Experience Replay (ER)

A technique where an agent stores its interactions with the environment in a buffer and samples them randomly during training. This breaks the correlation between consecutive samples, which is essential for the stability of deep neural networks.

Temporal-Difference (TD) Error

The difference between the predicted value of a state and the actual observed reward plus the discounted value of the next state. It serves as a proxy for how much an agent has "learned" from a specific transition.

Sample Efficiency

The measure of how much an agent learns from a limited number of environment interactions. Advanced replay techniques aim to maximize this by ensuring the agent focuses on the most informative data points.

Catastrophic Forgetting

A phenomenon in neural networks where learning new information causes the model to abruptly lose previously acquired knowledge. In RL, this often occurs when the distribution of experiences shifts significantly over time.

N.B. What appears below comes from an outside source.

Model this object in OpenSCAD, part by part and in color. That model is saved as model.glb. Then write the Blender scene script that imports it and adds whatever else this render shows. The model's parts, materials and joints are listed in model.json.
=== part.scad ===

Hindsight Experience Replay (HER)

A strategy that allows agents to learn from unsuccessful episodes by treating the achieved state as the intended goal. This is particularly useful in sparse-reward environments where the agent rarely reaches the actual target.

Non-Stationarity

A condition where the environment's dynamics or the agent's policy change over time, making past experiences potentially misleading. Advanced replay techniques must account for this to ensure that old, irrelevant data does not bias current learning.